235. hafta: Suriye’de, Somali’de insanlık faciası yaşanıyor
Ramazan ayının ilk günlerinde ülkemiz başta olmak üzere komşu ülkeler ve dünyanın çeşitli bölgelerinde Müslüman toplumlar savaş, işgal ve yoklukla mücadele etmekte, özellikle Arap dünyasındaki özgürlük talepleri zorbalıkla bastırılmaya çalışılmaktadır.
Yüksek Askeri Şura kararlarının gündemde olduğu bugünlerde asker-sivil ilişkileri bir kez daha tartışma konusu olmaktadır. Üst düzey komutanların YAŞ toplantısı öncesi emekliliklerini istemeleri, ülkeyi zor durumda bırakma amacı taşısa da, idare yeni bir kriz oluşumuna izin vermeyerek sivil iradenin gücünü ortaya koyması son derece önemlidir. Üst komuta üyelerinin atamalarına yakın zamana kadar hükümetler karışamazken, bu durum artık değişmiş ve askeri bürokrasiye gerekli müdahaleler yapılmaktadır. Böylece askeri birimlerin sivil otorite tarafından denetim altına alındığı ve hesap sorulduğu yeni bir dönemin başladığına inanmak istiyoruz. Görevlerindeki başarısızlık ve beceriksizlik yüzünden onlarca gencimizin şaibeli terör saldırılarında hayatını kaybetmesine neden olan üst düzey komutanların hesap vereceği adil bir yargı mekanizmasının biran önce hayata geçirilmesi gerektiğine inanıyoruz.
Sınır komşumuz Suriye’de mübarek ramazan ayında yaşanan insanlık faciasını hep birlikte ve büyük bir acı içinde izliyoruz. Zalim Esad rejimine bağlı ordu birliklerinin Hama kentine düzenlediği son saldırıda yüzlerce Suriyeli kardeşimiz hayatını kaybetmektedir. Rejime karşı en büyük muhalefetin yapıldığı şehirlerden biri olan Hama 1982 yılında da baba Esad tarafından yerle bir edilmiş ve 30 bin Müslüman şehid edilmişti. Beşar Esad ise babasının oğlu olduğunu bir kez daha göstererek kendi halkını katletmekten çekinmemiş ve gerçek bir zalim olduğunu kanıtlamıştır.
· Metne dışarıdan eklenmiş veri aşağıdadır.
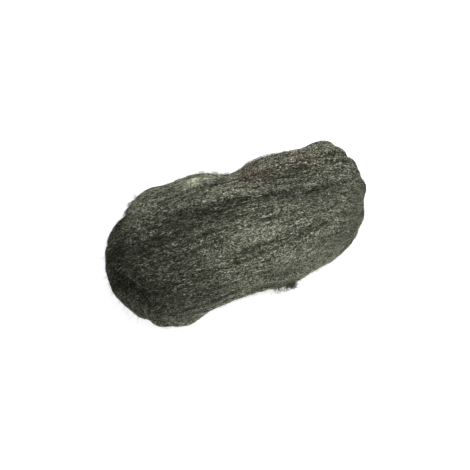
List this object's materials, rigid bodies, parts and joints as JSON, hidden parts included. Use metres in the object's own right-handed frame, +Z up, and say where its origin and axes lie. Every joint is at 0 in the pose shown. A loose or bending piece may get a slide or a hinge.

Suriye’deki özgürlük mücadelesi veren tüm kardeşlerimizin yaşadığı acıları paylaşıyor, mücadelelerini destekliyor ve diktatör Esad’ı lanetliyoruz. Türkiye’nin Esad yönetimleriyle olan tüm siyasi ve ekonomik ilişkileri askıya almasını ve Beşar Esad’ın cinayetlerine daha fazla göz yummamasını istiyoruz.
Bir diğer diktatör olan Mübarek’in ise Mısır mahkemeleri önüne çıkarılarak yargılanmaya başlanmasını büyük bir memnuniyetle karşılıyoruz. Mısırın çağdaş firavunu olan Mübarek ve ailesinin yaptıkları zulüm ve yağmanın hesabını verecek olmalarının diğer bölge diktatörleri içinde bir ibret vesilesi olacağına inanıyoruz. Ancak bu yargılamaların düzmece değil gerçekten adil yargılama yapacak bağımsız mahkemelerce gerçekleştirilmesi gerektiğinin altını çizmek istiyoruz.
Somali ve Etiyopya’da yaşanmakta olan kuraklığa bağlı olarak açlık ve kıtlık sonucu binlerce insan hayatını kaybetmektedir. Mübarek ramazan ayında bu bölgedeki insani felakete gözümüzü kapatamayız ve daha fazla insanın açlık yüzünden ölmesini engellemek için elimizden gelen çabayı göstermeliyiz. Bu aynı zamanda bizim insani ve İslami vazifemizdir. Dolayısıyla tüm halkımızı imkânlar ölçüsünde Afrika’ya yardıma davet ediyoruz
Gelecek hafta cumartesi saat 12:30’da buluşmak üzere Allah’a emanet olunuz.